Think about an automated precision sheet metal operation, one with all the technological bells and whistles at every manufacturing step. A flexible manufacturing system brings sheet from a live-inventory tower system to a laser cutting bed. Blanks are cut, sorted, and stacked automatically with part removal automation, then brought to a robotic press brake with automated tool changes and a robot with an ultraflexible gripper that’s able to handle a range of workpieces.
The formed pieces are stacked and then brought to processes downstream like welding and powder coating. It’s the epitome of flexible manufacturing automation—except, that is, for all the workers driving fork trucks or pushing carts full of parts. Material handling between manufacturing steps remains the last bastion of manual labor. Fabricators have had limited options, historically, but new forms of flexible, mobile automation are starting to change this.
Mobile robotics shipments have been growing at an extraordinary pace. According to ABI Research, of the 8 million robots expected to ship in 2030, nearly 6 million of them will be mobile. Mobile automation has transformed the robot industry, and the precision sheet metal fabrication arena could feel that transformation sooner rather than later.
Mobile Robots for Manufacturing
What are mobile robots, exactly? A common trait among nearly all of them is that, with the right safeguarding setup and plant design, they’re designed to react to and avoid obstacles by stopping and sometimes maneuvering around them.

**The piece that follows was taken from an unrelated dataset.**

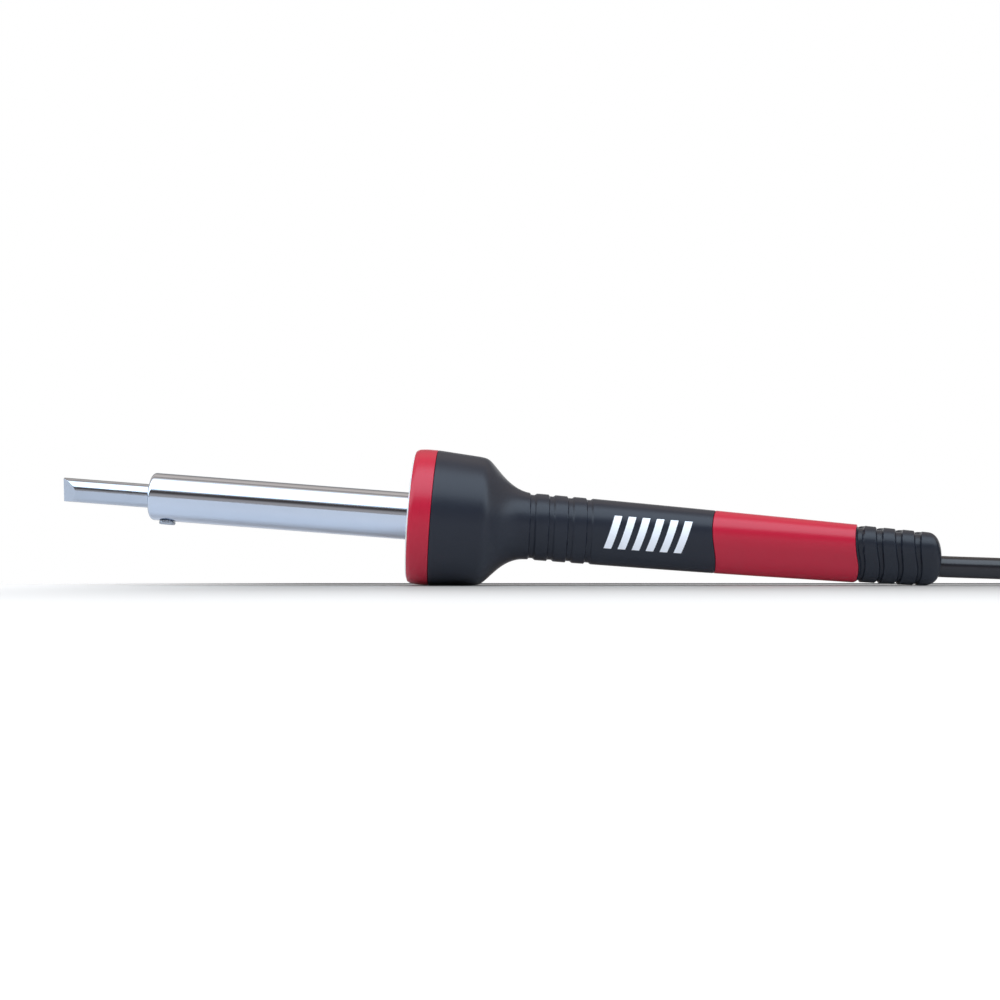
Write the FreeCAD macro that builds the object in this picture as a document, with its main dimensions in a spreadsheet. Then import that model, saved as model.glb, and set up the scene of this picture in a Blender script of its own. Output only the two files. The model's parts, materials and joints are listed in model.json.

The industry sells mobile robot systems using various terms, from automated guided vehicles (AGVs) to autonomous mobile robots (AMRs) with advanced navigation. Some view certain kinds of mobile automation as more or less intelligent and autonomous than others. Certain systems need some kind of physical attribute, like magnetic or reflective tape, while others use advanced LiDAR (light detection and ranging) vision technology to make their way around pallets of parts, building columns, or various other hurdles.
Still, as technologies progress, lines between different product classifications—AMRs versus AGVs, for instance—tend to blur. Some are more autonomous in certain ways, less autonomous in other ways. Some have manual manipulation options too, there for when the robot needs to move in a unique or unusual way, and it’s just not worth all the technical groundwork for autonomous operation.